The research of 1,000 employees in global businesses was presented at the Women's Business Forum in London yesterday.

It found 25% of the reason for women's promotion was 'critical job assignments', such as people management responsibilities or managing large projects at early stages in their careers. This is the biggest reason for promotion among women, followed by networking with senior decision makers (15%) and actively seeking opportunities (12%).

This contrasted with what women themselves saw as key to being satisfied in their career progression. When it comes to being satisfied, women cited objective HR processes (25%) as the most important thing, followed by supportive supervision (16%) and career planning (13%).

In terms of actual promotion, HR processes account for only 7% of promotions for women, and career planning and supportive supervision account for only 4% each. HR processes were far more important for men, accounting for 15%, which could suggest processes are often weighted in favour of male employees.

Ines Wichert, a senior psychologist at Kenexa who carried out and presented the research, told HR magazine there was a gap between the "feel-good stuff" and "what actually works" in getting women to the top.

"I'm concerned that when we are talking about these things, we are only talking about the softer elements," she said. "Women are still somewhat of an unknown quantity at the top, and they need to have these critical job assignments on their CVs to tick the boxes."

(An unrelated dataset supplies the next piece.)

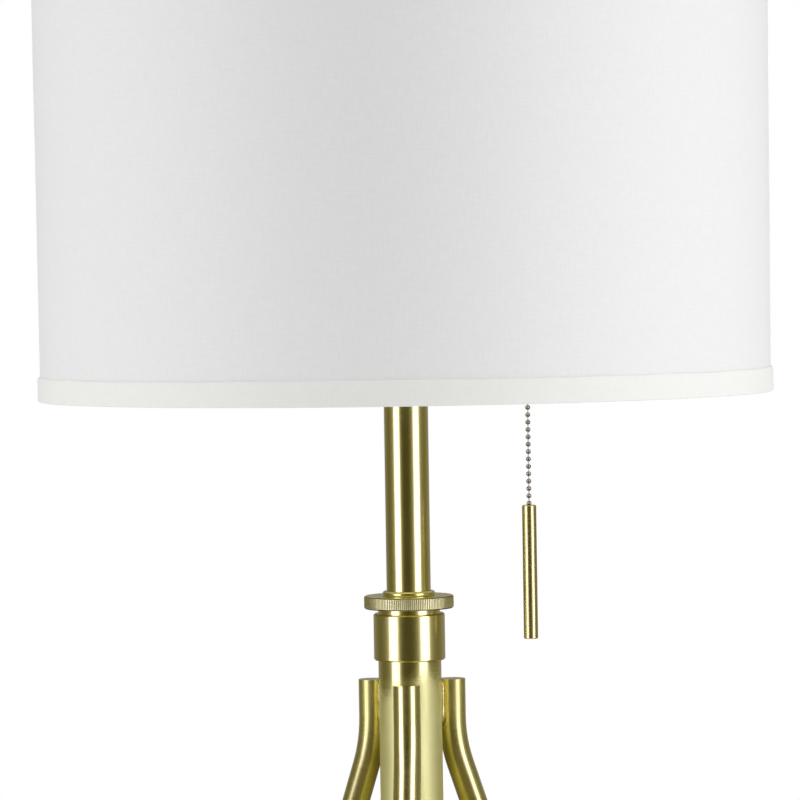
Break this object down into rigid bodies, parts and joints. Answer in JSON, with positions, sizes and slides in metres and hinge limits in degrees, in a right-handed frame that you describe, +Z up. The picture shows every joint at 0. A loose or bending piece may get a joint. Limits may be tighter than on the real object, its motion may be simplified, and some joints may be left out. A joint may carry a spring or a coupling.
{
  "type": "adjustable tripod table lamp",
  "caption": "Height-adjustable table lamp: bent tube tripod, telescoping pole with a knurled lock ring, linen drum shade and a ball chain with a slim bar pull.",
  "frame": {"origin": "on the lamp's vertical axis at the table top, under the centre of the tripod", "axes": "+Z up along the pole, -Y towards the front leg, +X towards the socket with the pull chain"},
  "size_m": [0.4098, 0.4098, 0.7731],
  "materials": {
    "satin_brass": "satin brushed antique brass",
    "plated_steel": "zinc plated, satin",
    "nickel_chain": "nickel plated",
    "black_rubber": "matt moulded",
    "nylon": "natural nylon",
    "liner_board": "pressed fibre",
    "moulded_black": "moulded phenolic",
    "frosted_glass": "frosted white",
    "white_linen": "plain woven linen",
    "shade_backing": "smooth white backing",
    "trim_tape": "folded linen tape"
  },
  "bodies": {
    "base": {"leg_front": "satin_brass", "leg_right": "satin_brass", "leg_left": "satin_brass", "leg_cap_front": "satin_brass", "leg_cap_right": "satin_brass", "leg_cap_left": "satin_brass", "foot_front": "black_rubber", "foot_right": "black_rubber", "foot_left": "black_rubber", "leg_welds": "satin_brass", "lower_tube": "satin_brass", "tube_end_cap": "satin_brass", "cord_bushing": "black_rubber", "collar": "satin_brass", "clamp_collet": "satin_brass"},
    "lock_ring": {"lock_ring": "satin_brass"},
    "guide_bush": {"guide_bush": "nylon"},
    "column": {"pole": "satin_brass", "pole_stop_ring": "plated_steel", "pole_top_plug": "plated_steel", "lamp_nipple": "plated_steel", "check_ring": "satin_brass", "cluster_body": "satin_brass", "cluster_lid": "satin_brass", "cluster_arm_right": "satin_brass", "cluster_arm_left": "satin_brass", "socket_cap_right": "satin_brass", "socket_cap_left": "satin_brass", "socket_shell_right": "satin_brass", "socket_shell_left": "satin_brass", "socket_liner_right": "liner_board", "socket_liner_left": "liner_board", "switch_block": "moulded_black", "terminal_block": "moulded_black", "screw_shell_right": "plated_steel", "screw_shell_left": "plated_steel", "centre_contact_right": "satin_brass", "centre_contact_left": "satin_brass", "chain_guide": "satin_brass", "bulb_base_right": "plated_steel", "bulb_base_left": "plated_steel", "bulb_globe_right": "frosted_glass", "bulb_globe_left": "frosted_glass", "riser_rod": "plated_steel", "riser_nuts": "satin_brass", "shade_rest": "satin_brass"},
    "shade": {"shade_linen": "white_linen", "shade_lining": "shade_backing", "top_trim": "trim_tape", "bottom_trim": "trim_tape", "top_ring": "plated_steel", "bottom_ring": "plated_steel", "spider_hub": "plated_steel", "spider_arms": "plated_steel"},
    "finial": {"finial": "satin_brass"},
    "chain_lead": {"chain_lead": "nickel_chain"},
    "chain_link": {"chain_top_link": "nickel_chain"},
    "chain": {"pull_chain": "nickel_chain"},
    "pull": {"pull_insert": "nickel_chain", "pull_bar": "satin_brass"}
  },
  "joints": [
    {"name": "lock_ring_turn", "type": "hinge", "parent": "base", "child": "lock_ring", "pos_m": [0, 0, 0.39115], "axis": [0, 0, 1], "range_deg": [0, 180]},
    {"name": "height_slide", "type": "slide", "parent": "base", "child": "guide_bush", "axis": [0, 0, 1], "range_m": [-0.1, 0.038]},
    {"name": "column_turn", "type": "hinge", "parent": "guide_bush", "child": "column", "pos_m": [0, 0, 0.3974], "axis": [0, 0, 1], "range_deg": [-170, 170]},
    {"name": "shade_turn", "type": "hinge", "parent": "column", "child": "shade", "pos_m": [0, 0, 0.7479], "axis": [0, 0, 1], "continuous": true},
    {"name": "finial_turn", "type": "hinge", "parent": "column", "child": "finial", "pos_m": [0, 0, 0.7501], "axis": [0, 0, 1], "continuous": true},
    {"name": "chain_pull", "type": "slide", "parent": "column", "child": "chain_lead", "axis": [0, 0, -1], "range_m": [0, 0.01], "stiffness_N_per_m": 600, "springref_m": -0.004},
    {"name": "chain_swing_side", "type": "hinge", "parent": "chain_lead", "child": "chain_link", "pos_m": [0.0677, 0, 0.58017], "axis": [0, -1, 0], "range_deg": [-10, 20]},
    {"name": "chain_swing_front", "type": "hinge", "parent": "chain_link", "child": "chain", "pos_m": [0.0677, 0, 0.57608], "axis": [1, 0, 0], "range_deg": [-20, 20]},
    {"name": "pull_swing", "type": "hinge", "parent": "chain", "child": "pull", "pos_m": [0.0677, 0, 0.44111], "axis": [0, -1, 0], "range_deg": [-12, 12]}
  ]
}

Mentoring and sponsorship also came out as important factors in leading to promotion later (12%), yet the research found 83% of respondents don't have mentors. "Mentoring is important, but it needs to cover the importance of networking and taking some risks in seeking opportunities," said Wichert.

The research found three things have a negative impact on women being promoted: self-promotion, supportive work-life culture and work-life balance.

"The piece we haven't cracked yet is when women come back to work after maternity leave, often on a flexible schedule, how to make sure we keep on progressing them," said Wichert.

The Women's Business Forum took place in London yesterday with more than 600 delegates from 150 global companies. The theme was ‘Better Balance, Better Business’.

Speaking to delegates, Women's Business Forum founder Heather Jackson said that creating gender-balanced business wasn’t “a mission impossible”. “If we work together and collaboratively, we can shatter all real and perceived barriers and make a tangible difference to building not only better balanced businesses, but a better balanced society,” she said.